Historic house in Indiana, United States

The Bass Mansion, also known as Brookside, is an administrative building and historic structure at the University of Saint Francis located in Fort Wayne, Indiana. The hand-carved, sandstone mansion was the private residence of industrialist John Henry Bass from 1902 to 1944. The Sisters of Saint Francis of Perpetual Adoration bought the home and more than 65 acres of surrounding landscape from the Bass family in 1944 and relocated their college. Since 1944, the mansion served as library and residence to the college.

== History ==
===John H. Bass===
John Henry Bass was born November 9, 1835, in Salem, Kentucky. His brother, Sion S. Bass came to Fort Wayne in 1848 and worked for the Ewing fur-trading business. John arrived in 1852 and worked as a grocery clerk while studying bookkeeping at night school. He became an auditor for the Wabash Railroad and engaged in land speculation along the Iowa border. The brothers started a machine works doing business as Jones, Bass and Company at the site of the present-day post office on South Clinton Street. They sold the business to the railroad and started a foundry with Samuel Hanna. Sion became a colonel with the Thirtieth Regiment and died at Shiloh in 1862.

John bought out the partners and established the Bass Foundry & Machine Works along Hanna Street. The company employed over 1,000 workers. In 1869 he founded the St. Louis Car Wheel Company, and an ironworks in Chicago in 1873. He also owned iron ore mines in Alabama and Tennessee. The company was the world's leading manufacturer of railroad wheels and axles and also produced boilers, engines, and other items.

John married Laura H. Lightfoot of Kentucky on October 30, 1865. He was president of the First National Bank of Fort Wayne for thirty years.

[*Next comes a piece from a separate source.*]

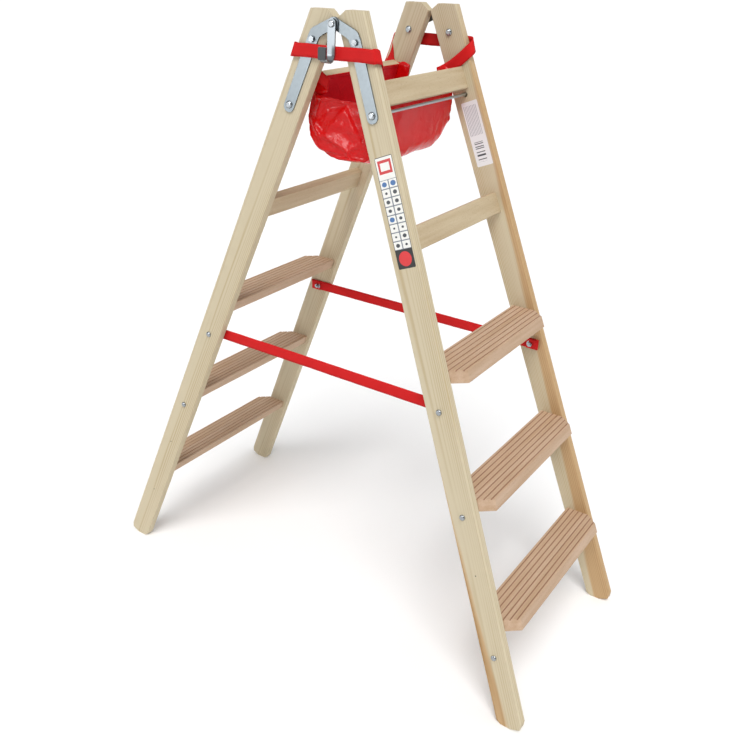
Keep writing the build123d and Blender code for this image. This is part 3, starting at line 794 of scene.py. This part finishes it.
def bead(name, points, radius, material, around=8):
    """A round welt along a line of points in millimetres."""
    path = smooth_run([Vector(p) * MM for p in points], 2)
    shape = bmesh.new()
    rings = []
    for i, place in enumerate(path):
        ahead = path[min(i + 1, len(path) - 1)] - path[max(i - 1, 0)]
        side = ahead.cross(Vector((0, 0, 1)))
        if side.length < 1e-9:
            side = Vector((1, 0, 0))
        side.normalize()
        lift = side.cross(ahead).normalized()
        swell = 1 + 0.25 * noise.noise(place * 130)
        rings.append([
            shape.verts.new(
                place + radius * swell * MM * (math.cos(a) * side + math.sin(a) * lift)
            )
            for a in (2 * math.pi * k / around for k in range(around))
        ])
    for first, second in zip(rings, rings[1:]):
        for k in range(around):
            n = (k + 1) % around
            shape.faces.new((first[k], first[n], second[n], second[k]))
    shape.faces.new(rings[0])
    shape.faces.new(rings[-1])
    bmesh.ops.recalc_face_normals(shape, faces=shape.faces)
    for face in shape.faces:
        face.smooth = True
    return meshed(name, shape, material)


def folds_flat(piece):
    """The piece is attached to the front frame, so it goes with it, and gets a mesh of its own."""
    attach(piece, "front_frame")
    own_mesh(piece)


folds_flat(bag)
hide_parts("tool_bag")

# At each corner of the mouth a gusset of the same fabric reaches up to the end of a band.
GUSSET = ((65, 1263, 74, 1232), (52, 1271, 56, 1232), (34, 1266.5, 37, 1240))  # upper y, z, lower y, z
for name, x_side in (("near", -1), ("far", 1)):
    for wall_name, y_side in (("front", -1), ("rear", 1)):
        corner = [
            (
                (x_side * (BAG_END + 0.2), y_side * y, high),
                (x_side * (BAG_END + 0.4), y_side * y_low, low),
            )
            for y, high, y_low, low in GUSSET
        ]
        gusset = ribbon(f"bag_{name}_{wall_name}_gusset", corner, BAG_SHEET, red_pvc, ripple=1.5)
        folds_flat(gusset)

# The welded corners stand up as a puckered cord of doubled fabric; the mouth has a thinner rolled hem.
WELT_RADIUS = {"weld": 1.7, "hem": 1.1}
for name, line in bag_edges.items():
    welt = bead(f"bag_{name}", line, WELT_RADIUS[name.split("_")[-1]], red_pvc)
    folds_flat(welt)

# A row of thread runs under the hem of each long wall, inside and outside, made by one tree of
# stitches that follows a line: each stitch is a short bead of thread laid along it.
STITCH_PITCH = 4.2 * MM
STITCH_LENGTH = 3.1 * MM
THREAD_RADIUS = 0.45 * MM


def stitch_tree():
    """Stitches laid along the edges of a line mesh."""
    tree = bpy.data.node_groups.new("sewn_stitches", "GeometryNodeTree")
    for name, kind in (
        ("Line", "NodeSocketGeometry"), ("Pitch", "NodeSocketFloat"),
        ("Stitch Length", "NodeSocketFloat"), ("Thread Radius", "NodeSocketFloat"),
        ("Thread", "NodeSocketMaterial"),
    ):
        tree.interface.new_socket(name=name, in_out="INPUT", socket_type=kind)
    tree.interface.new_socket(name="Stitches", in_out="OUTPUT", socket_type="NodeSocketGeometry")
    given = add_node(tree, "NodeGroupInput").outputs
    curve = add_node(tree, "GeometryNodeMeshToCurve", {"Mesh": given["Line"]})
    spots = add_node(tree, "GeometryNodeResampleCurve", {
        "Curve": curve.outputs["Curve"], "Length": given["Pitch"],
    }, mode="LENGTH")
    tangent = add_node(tree, "GeometryNodeInputTangent")
    turn = add_node(tree, "FunctionNodeAlignRotationToVector", {"Vector": tangent.outputs[0]}, axis="X")
    ball = add_node(tree, "GeometryNodeMeshUVSphere", {"Segments": 6, "Rings": 4, "Radius": 1.0})
    half = arithmetic(tree, "MULTIPLY", given["Stitch Length"], 0.5)
    size = add_node(tree, "ShaderNodeCombineXYZ", {
        "X": half, "Y": given["Thread Radius"], "Z": given["Thread Radius"],
    })
    stitch = add_node(tree, "GeometryNodeTransform", {
        "Geometry": ball.outputs["Mesh"], "Scale": size.outputs[0],
    })
    laid = add_node(tree, "GeometryNodeInstanceOnPoints", {
        "Points": spots.outputs["Curve"], "Instance": stitch.outputs["Geometry"],
        "Rotation": turn.outputs["Rotation"],
    })
    solid = add_node(tree, "GeometryNodeRealizeInstances", {"Geometry": laid.outputs["Instances"]})
    dyed = add_node(tree, "GeometryNodeSetMaterial", {
        "Geometry": solid.outputs["Geometry"], "Material": given["Thread"],
    })
    add_node(tree, "NodeGroupOutput", {"Stitches": dyed.outputs["Geometry"]})
    return tree


sewing = stitch_tree()
sewing_inputs = {item.name: item.identifier for item in sewing.interface.items_tree}


def sew(name, lines, thread):
    """Rows of stitches along lines of points given in metres, as one plain mesh."""
    shape = bmesh.new()
    for line in lines:
        corners = [shape.verts.new(place) for place in line]
        for first, second in zip(corners, corners[1:]):
            shape.edges.new((first, second))
    rows = meshed(name, shape)
    needle = rows.modifiers.new("stitches", "NODES")
    needle.node_group = sewing
    for key, value in (
        ("Pitch", STITCH_PITCH), ("Stitch Length", STITCH_LENGTH),
        ("Thread Radius", THREAD_RADIUS), ("Thread", thread),
    ):
        needle[sewing_inputs[key]] = value
    return finished(rows)


def spun_thread(name, code, dark):
    """Spun polyester thread: matt, its twist drawn as painted shade, in darker 0.6 mm bands along the
    stitch.
    """
    material, tree, shader = new_material(name, Roughness=0.8)
    place = add_node(tree, "ShaderNodeTexCoord").outputs["Object"]
    # painted shade: the darker bands stand in for the shade between the twisted plies
    twist_shade = add_node(tree, "ShaderNodeTexWave", {
        "Vector": place, "Scale": WAVE_PERIOD / (0.6 * MM), "Distortion": 0.0,
    }, wave_type="BANDS", bands_direction="DIAGONAL")
    tree.links.new(blended(tree, twist_shade.outputs["Fac"], dark, code), shader.inputs["Base Color"])
    return material


red_thread = spun_thread("red_polyester_thread", "C01A1E", "7E0A0E")
HEM_DEPTH = 6.0 * MM
hem_lines = []
for name, side in (("front_hem", -1), ("rear_hem", 1)):
    for face in (-1, 1):
        hem_lines.append([
            place * MM + Vector((0, face * BAG_SHEET * MM * 0.6 + side * 0.3 * HEM_DEPTH, -HEM_DEPTH))
            for place in bag_edges[name][2:-2]
        ])
hem_stitches = sew("bag_hem_stitches", hem_lines, red_thread)
folds_flat(hem_stitches)

# Each strap's folded end is sewn down with two rows across it.
STITCHED_Y = (300.0, 296.0)
STITCHED_X = 206.1
STITCHED_SHARE = 0.85  # of the strap's half width
for name, side in (("left", -1), ("right", 1)):
    rows = []
    for end in (-1, 1):
        for y in STITCHED_Y:
            rows.append([
                Vector((side * (STITCHED_X + STRAP_TILT * k), end * y, STRAP_Z - STRAP_HALF * k)) * MM
                for k in (-STITCHED_SHARE, 0.0, STITCHED_SHARE)
            ])
    strap_stitches = sew(f"{name}_strap_stitches", rows, red_thread)
    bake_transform(strap_stitches)


# --- Stickers ---------------------------------------------------------------
# Two plain paper stickers with no words: one outside the front left stile, with a red frame, rows
# of dots and a red disc on black, and one inside the front right stile, with grey lines and bars.
STICKER_RISE = 0.12
STICKER_CORNER = 2.5
STILE_THICK = 21.0
STILE_FACE = 181.0  # the outer face, from the middle of the ladder, level with the hinge


def stile_point(side, s, n, out):
    """A point on the front stile's outer face, in metres; out is the height above it in mm."""
    x = STILE_FACE + SPLAY * s + out
    return Vector((
        side * x,
        -(s * math.sin(LEAN) + n * math.cos(LEAN)),
        PIVOT_Z / MM - s * math.cos(LEAN) + n * math.sin(LEAN),
    )) * MM


def sticker(name, side, s_range, n_range, low, high, material):
    """A thin sheet with rounded corners; UV runs 0 to 1 across and down."""
    width, length, radius = n_range[1] - n_range[0], s_range[1] - s_range[0], STICKER_CORNER
    outline = []
    for across, down, turn in ((0, 0, 180), (1, 0, 270), (1, 1, 0), (0, 1, 90)):
        centre = (radius + across * (width - 2 * radius), radius + down * (length - 2 * radius))
        for k in range(6):
            angle = math.radians(turn + 90 * k / 5)
            outline.append((centre[0] + radius * math.cos(angle), centre[1] + radius * math.sin(angle)))
    shape = bmesh.new()
    uv_layer = shape.loops.layers.uv.new("UVMap")
    spots = {}
    sheets = []
    for height in (low, high):
        sheet = []
        for u, v in outline:
            corner = shape.verts.new(stile_point(side, s_range[0] + v, n_range[0] + u, height))
            spots[corner] = (u / width, v / length)
            sheet.append(corner)
        sheets.append(sheet)
    shape.faces.new(sheets[0])
    shape.faces.new(sheets[1])
    for k in range(len(outline)):
        n = (k + 1) % len(outline)
        shape.faces.new((sheets[0][k], sheets[0][n], sheets[1][n], sheets[1][k]))
    bmesh.ops.recalc_face_normals(shape, faces=shape.faces)
    for face in shape.faces:
        for loop in face.loops:
            loop[uv_layer].uv = spots[loop.vert]
    obj = meshed(name, shape, material)
    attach(obj, "front_frame")
    return obj


def between(tree, value, low, high):
    """1 where the value lies between low and high."""
    return arithmetic(
        tree, "MULTIPLY",
        arithmetic(tree, "GREATER_THAN", value, low), arithmetic(tree, "LESS_THAN", value, high),
    )


def use_sheet_paper():
    """A red frame, then rows of two cells with a grey or blue dot each, then a red disc on black."""
    material, tree, shader = new_material("printed_use_sticker", Roughness=0.35, Coat_Weight=0.2)
    uv = add_node(tree, "ShaderNodeTexCoord").outputs["UV"]
    axes = add_node(tree, "ShaderNodeSeparateXYZ", {0: uv})
    u, v = axes.outputs["X"], axes.outputs["Y"]
    grain = add_node(tree, "ShaderNodeTexNoise", {"Vector": uv, "Scale": 60.0})
    paint = blended(tree, grain.outputs["Fac"], "F4F3EF", "EAE9E4")
    grid_top, grid_foot, rows = 0.20, 0.825, 8
    below = arithmetic(tree, "SUBTRACT", v, grid_top)
    row = arithmetic(tree, "MULTIPLY", below, rows / (grid_foot - grid_top))
    column = arithmetic(tree, "MULTIPLY", u, 2.0)
    row_part, column_part = arithmetic(tree, "FRACT", row), arithmetic(tree, "FRACT", column)
    cell = add_node(tree, "ShaderNodeCombineXYZ", {
        0: arithmetic(tree, "FLOOR", column), 1: arithmetic(tree, "FLOOR", row),
    })
    chance = add_node(tree, "ShaderNodeTexWhiteNoise", {
        "Vector": cell.outputs[0],
    }, noise_dimensions="2D")
    in_grid = between(tree, v, grid_top, grid_foot)
    box = arithmetic(
        tree, "MULTIPLY", between(tree, row_part, 0.06, 0.94), between(tree, column_part, 0.06, 0.94)
    )
    line = arithmetic(tree, "MULTIPLY", in_grid, arithmetic(tree, "SUBTRACT", 1.0, box))
    paint = blended(tree, line, paint, "6D7680")
    squares = []
    for part in (row_part, column_part):
        off = arithmetic(tree, "ABSOLUTE", arithmetic(tree, "SUBTRACT", part, 0.5))
        squares.append(arithmetic(tree, "POWER", off, 2.0))
    reach = arithmetic(tree, "POWER", arithmetic(tree, "ADD", *squares), 0.5)
    size = ranged(tree, chance.outputs["Value"], 0.0, 1.0, 0.12, 0.3)
    dot = arithmetic(tree, "MULTIPLY", in_grid, arithmetic(tree, "LESS_THAN", reach, size))
    is_blue = arithmetic(tree, "GREATER_THAN", chance.outputs["Value"], 0.72)
    ink = blended(tree, is_blue, "3A4046", "3E6FA8")
    paint = blended(tree, dot, paint, ink)
    head = arithmetic(tree, "MULTIPLY", between(tree, v, 0.03, 0.15), between(tree, u, 0.12, 0.88))
    hollow = arithmetic(tree, "MULTIPLY", between(tree, v, 0.055, 0.125), between(tree, u, 0.24, 0.76))
    frame_mark = arithmetic(tree, "MULTIPLY", head, arithmetic(tree, "SUBTRACT", 1.0, hollow))
    paint = blended(tree, frame_mark, paint, "CC2A2E")
    middle = arithmetic(
        tree, "MULTIPLY", between(tree, u, 0.026, 0.974), between(tree, v, 0.006, 0.994)
    )
    paint = blended(tree, arithmetic(tree, "SUBTRACT", 1.0, middle), paint, "2A2C2F")
    foot = arithmetic(tree, "GREATER_THAN", v, grid_foot)
    paint = blended(tree, foot, paint, "1B1B1D")
    down = arithmetic(tree, "MULTIPLY", arithmetic(tree, "SUBTRACT", v, 0.912), 5.3)
    spread = arithmetic(tree, "SUBTRACT", u, 0.5)
    squares = [arithmetic(tree, "MULTIPLY", part, part) for part in (down, spread)]
    disc = arithmetic(tree, "LESS_THAN", arithmetic(tree, "ADD", *squares), 0.36 ** 2)
    paint = blended(tree, disc, paint, "D8262B")
    tree.links.new(paint, shader.inputs["Base Color"])
    return material


def data_sheet_paper():
    """Thin grey lines above a block of upright bars."""
    material, tree, shader = new_material("printed_data_sticker", Roughness=0.4, Coat_Weight=0.1)
    uv = add_node(tree, "ShaderNodeTexCoord").outputs["UV"]
    axes = add_node(tree, "ShaderNodeSeparateXYZ", {0: uv})
    u, v = axes.outputs["X"], axes.outputs["Y"]
    grain = add_node(tree, "ShaderNodeTexNoise", {"Vector": uv, "Scale": 50.0})
    paint = blended(tree, grain.outputs["Fac"], "EFEFF0", "E2E3E6")
    phase = arithmetic(tree, "FRACT", arithmetic(tree, "MULTIPLY", u, 11.0))
    lines = arithmetic(tree, "LESS_THAN", phase, 0.34)
    lines = arithmetic(tree, "MULTIPLY", lines, between(tree, v, 0.06, 0.52))
    lines = arithmetic(tree, "MULTIPLY", lines, between(tree, u, 0.09, 0.9))
    paint = blended(tree, lines, paint, "9DA1A8")
    step = arithmetic(tree, "FLOOR", arithmetic(tree, "MULTIPLY", v, 70.0))
    chance = add_node(tree, "ShaderNodeTexWhiteNoise", {"W": step}, noise_dimensions="1D")
    bars = arithmetic(tree, "GREATER_THAN", chance.outputs["Value"], 0.52)
    bars = arithmetic(tree, "MULTIPLY", bars, between(tree, v, 0.62, 0.93))
    bars = arithmetic(tree, "MULTIPLY", bars, between(tree, u, 0.18, 0.72))
    paint = blended(tree, bars, paint, "3B3F45")
    tree.links.new(paint, shader.inputs["Base Color"])
    return material


use_sheet = sticker("use_sheet", -1, (251, 464), (16.5, 56.5), 0.0, STICKER_RISE, use_sheet_paper())
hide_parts("use_label")
data_sheet = sticker(
    "data_sheet", 1, (193, 333), (18, 57), -STILE_THICK, -STILE_THICK - STICKER_RISE, data_sheet_paper()
)
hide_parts("data_label")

The Brookside estate contained extensive gardens and a deer park. Bass bred Clydesdale horses and Galloway cattle; the farm supplied milk for much of Fort Wayne. Bass died in 1922 and is buried in Lindenwood Cemetery. A popular story says that Bass is still at Brookside, and someone is in the library, he will help them find the book they seek.

===Brookside===
In 1982, Brookside, also known as the Bass Mansion, was added to the National Register of Historic Places. In 1889, John Henry Bass (1835–1922), hired local architects Wing and Mahurin to build a Romanesque summer home named Brookside. Bass's primary home was a brick mansion at Fairfield Avenue and Berry Street.

Bass improved the landscape's aesthetic value with a man-made lake outlining the north, east and south façades of the home. In 1902, a gas explosion ignited a basement fire, destroying all but a portion of the exterior masonry. By 1903, the resurrected home incorporated a combination of stone, concrete and steel which endure to this day.

==Preserving History==
After many years of constant use, restoration efforts began in 2009. By the end of 2010, the mansion had been completely restored. Along with the restoration, the university restored the name of the mansion to Brookside, as John Henry Bass originally planned. The restoration of this 1903 Richardsonian Romanesque masterpiece involved historic investigation of the original decorative work. Each diversely themed room presented a unique challenge in terms of existing condition, decorative style and the lack of clues left behind to guide an accurate conservation and restoration of the original decoration. The comprehensive restoration and aggressive homecoming of original and elegant new decoration celebrates and revives the Bass Mansion's unique decorative and cultural legacy. Conrad Schmitt Studios' restoration of the historic Bass Mansion includes, period conservation and replication of the ornate decorative painting and stencil work. Today, mural conservation, stenciling, tromp l'oeil, glazing and gilding adorn the hallowed halls of the restored Bass Mansion.